Write out the whole listing word for word.
┌──
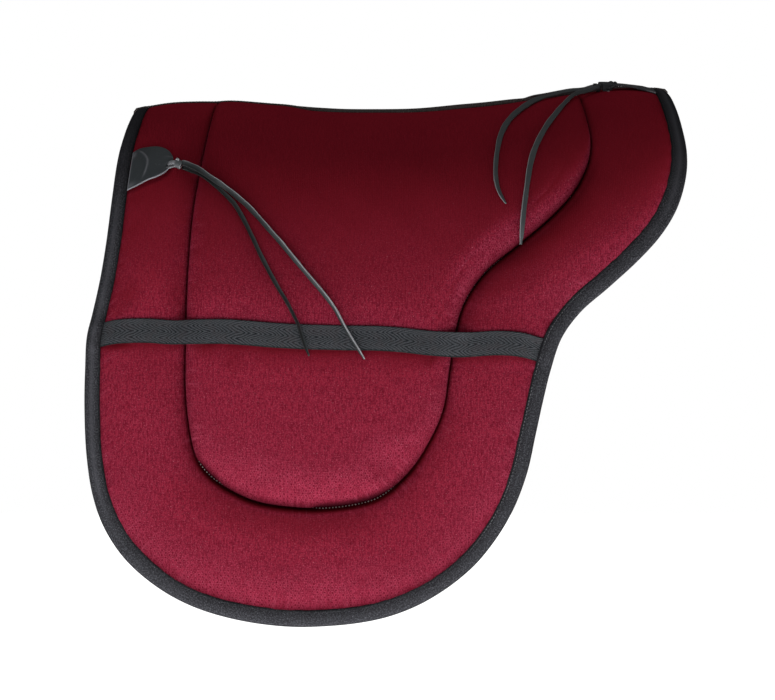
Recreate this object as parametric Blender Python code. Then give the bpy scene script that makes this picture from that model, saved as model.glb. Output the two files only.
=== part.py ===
# Draped saddle pad: two padded halves hung over a spine strip.
# Each half is lining + foam core + raised foam insert + perforated cover,
# bound round the edge with folded tape, with a girth keeper strap across it
# and leather tie patches with laces at the front and at the rear.
# Frame: +Z up, X along the spine (front at -X, rear at +X), left half at -Y.
# Origin: underside of the spine tape at its lowest dip.

import bpy
import bmesh
from math import sin, cos, exp, radians, pi, sqrt
from mathutils import Vector, Matrix
from mathutils.bvhtree import BVHTree

MM = 0.001

# ---------------------------------------------------------------- dimensions
GAP = 0.3 * MM                 # clearance between touching pieces
SEAT = 2.0 * MM                # thickness of the tape under the spine
LEAN_MAX = radians(80.0)       # how steep the flap hangs near its hem
LEAN_LEN = 0.135               # how quickly it turns down from the spine
SPINE_FLAT = 7.5 * MM          # half width of the level strip on the spine
GUSSET_HALF = 7.0 * MM
S_TOP = 16.5 * MM              # where each half starts, measured from the spine
HINGE_S = 15.5 * MM

LINING_T = 2.0 * MM
COVER_T = 2.0 * MM
EDGE_H = 9.0 * MM              # pressed edge under the binding
RIM_H = 13.0 * MM              # padded rim
LIP_H = 11.5 * MM              # outer lip of the sewn channel
CHANNEL_H = 6.0 * MM           # bottom of the sewn channel
WALL_H = 18.5 * MM             # top of the insert's side wall
INSERT_H = 22.0 * MM           # raised insert
CORE_T = 5.4 * MM              # foam core under the insert

BIND_W = 17.5 * MM             # binding, one leg
BIND_T = 1.7 * MM
STRAP_W = 25.4 * MM            # one inch webbing
STRAP_T = 1.8 * MM
LEATHER_T = 1.8 * MM
LACE_D = 4.5 * MM

ROWS = 10                      # stations down the front and rear edges
COLS = 8                       # stations along the hem

# Outline of one half laid flat: (along the spine, down from the spine), mm
OUTLINE = [(-281, 0), (-282, 31), (-285, 68), (-289, 108), (-292, 165), (-295, 210),
           (-300, 252), (-307, 289), (-312, 312), (-313, 345), (-313, 385), (-310, 436),
           (-303, 478), (-290, 514), (-266, 550), (-228, 583), (-176, 606), (-115, 613),
           (-58, 610), (2, 600), (52, 579), (88, 555), (113, 528), (132, 498),
           (146, 463), (155, 425), (163, 391), (171, 361), (183, 329), (203, 305),
           (233, 283), (263, 258), (288, 231), (307, 199), (319, 160), (322, 130),
           (320, 95), (317, 58), (315, 28), (313, 0)]

# Centre line of the sewn channel round the insert, mm
CHANNEL = [(-187.5, 0), (-188.5, 40), (-192.5, 90), (-197.5, 135), (-203.5, 190), (-206.8, 255),
           (-207.4, 320), (-207, 377), (-202, 420), (-194, 448), (-176, 468), (-141, 485),
           (-95, 490), (-48, 487), (-8, 477), (22, 453), (45, 420), (59, 389),
           (65, 352), (71, 315), (81, 281), (104, 249), (137, 225), (172, 200),
           (197, 176), (214, 145), (219, 118), (217, 85), (214, 45), (213, 0)]

# Height of the spine along the pad, mm: (x, rise)
SPINE_RISE = [(-310, 1.5), (-270, 5.5), (-235, 8.5), (-180, 9.0), (-120, 4.5), (-70, 1.2),
              (-35, 0.0), (25, 0.0), (90, 5.0), (130, 9.5), (170, 15.5), (210, 22.0),
              (250, 27.0), (282, 28.5), (330, 26.0)]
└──
### Task result
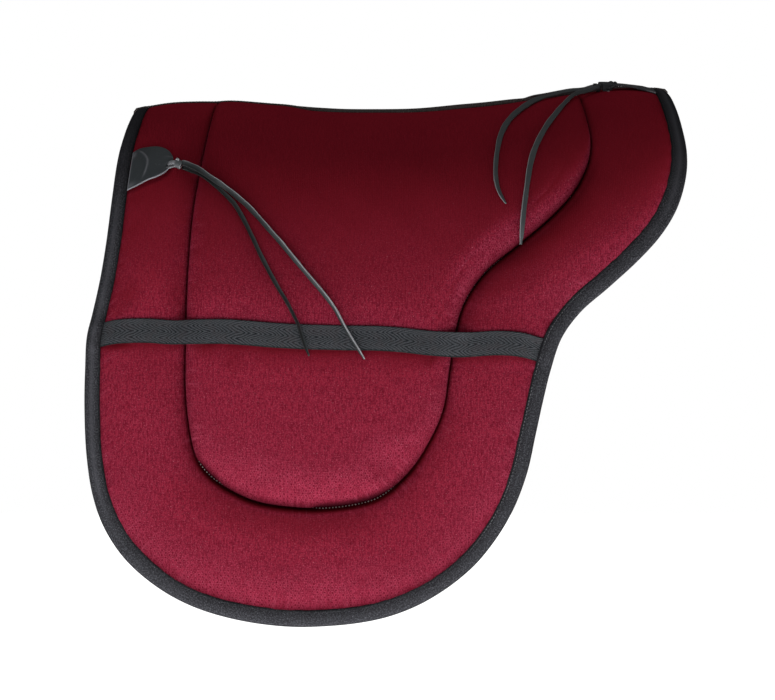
Recreate this object as parametric Blender Python code. Then give the bpy scene script that makes this picture from that model, saved as model.glb. Output the two files only.
=== part.py ===
# Draped saddle pad: two padded halves hung over a spine strip.
# Each half is lining + foam core + raised foam insert + perforated cover,
# bound round the edge with folded tape, with a girth keeper strap across it
# and leather tie patches with laces at the front and at the rear.
# Frame: +Z up, X along the spine (front at -X, rear at +X), left half at -Y.
# Origin: underside of the spine tape at its lowest dip.

import bpy
import bmesh
from math import sin, cos, exp, radians, pi, sqrt
from mathutils import Vector, Matrix
from mathutils.bvhtree import BVHTree

MM = 0.001

# ---------------------------------------------------------------- dimensions
GAP = 0.3 * MM                 # clearance between touching pieces
SEAT = 2.0 * MM                # thickness of the tape under the spine
LEAN_MAX = radians(80.0)       # how steep the flap hangs near its hem
LEAN_LEN = 0.135               # how quickly it turns down from the spine
SPINE_FLAT = 7.5 * MM          # half width of the level strip on the spine
GUSSET_HALF = 7.0 * MM
S_TOP = 16.5 * MM              # where each half starts, measured from the spine
HINGE_S = 15.5 * MM

LINING_T = 2.0 * MM
COVER_T = 2.0 * MM
EDGE_H = 9.0 * MM              # pressed edge under the binding
RIM_H = 13.0 * MM              # padded rim
LIP_H = 11.5 * MM              # outer lip of the sewn channel
CHANNEL_H = 6.0 * MM           # bottom of the sewn channel
WALL_H = 18.5 * MM             # top of the insert's side wall
INSERT_H = 22.0 * MM           # raised insert
CORE_T = 5.4 * MM              # foam core under the insert

BIND_W = 17.5 * MM             # binding, one leg
BIND_T = 1.7 * MM
STRAP_W = 25.4 * MM            # one inch webbing
STRAP_T = 1.8 * MM
LEATHER_T = 1.8 * MM
LACE_D = 4.5 * MM

ROWS = 10                      # stations down the front and rear edges
COLS = 8                       # stations along the hem

# Outline of one half laid flat: (along the spine, down from the spine), mm
OUTLINE = [(-281, 0), (-282, 31), (-285, 68), (-289, 108), (-292, 165), (-295, 210),
           (-300, 252), (-307, 289), (-312, 312), (-313, 345), (-313, 385), (-310, 436),
           (-303, 478), (-290, 514), (-266, 550), (-228, 583), (-176, 606), (-115, 613),
           (-58, 610), (2, 600), (52, 579), (88, 555), (113, 528), (132, 498),
           (146, 463), (155, 425), (163, 391), (171, 361), (183, 329), (203, 305),
           (233, 283), (263, 258), (288, 231), (307, 199), (319, 160), (322, 130),
           (320, 95), (317, 58), (315, 28), (313, 0)]

# Centre line of the sewn channel round the insert, mm
CHANNEL = [(-187.5, 0), (-188.5, 40), (-192.5, 90), (-197.5, 135), (-203.5, 190), (-206.8, 255),
           (-207.4, 320), (-207, 377), (-202, 420), (-194, 448), (-176, 468), (-141, 485),
           (-95, 490), (-48, 487), (-8, 477), (22, 453), (45, 420), (59, 389),
           (65, 352), (71, 315), (81, 281), (104, 249), (137, 225), (172, 200),
           (197, 176), (214, 145), (219, 118), (217, 85), (214, 45), (213, 0)]

# Height of the spine along the pad, mm: (x, rise)
SPINE_RISE = [(-310, 1.5), (-270, 5.5), (-235, 8.5), (-180, 9.0), (-120, 4.5), (-70, 1.2),
              (-35, 0.0), (25, 0.0), (90, 5.0), (130, 9.5), (170, 15.5), (210, 22.0),
              (250, 27.0), (282, 28.5), (330, 26.0)]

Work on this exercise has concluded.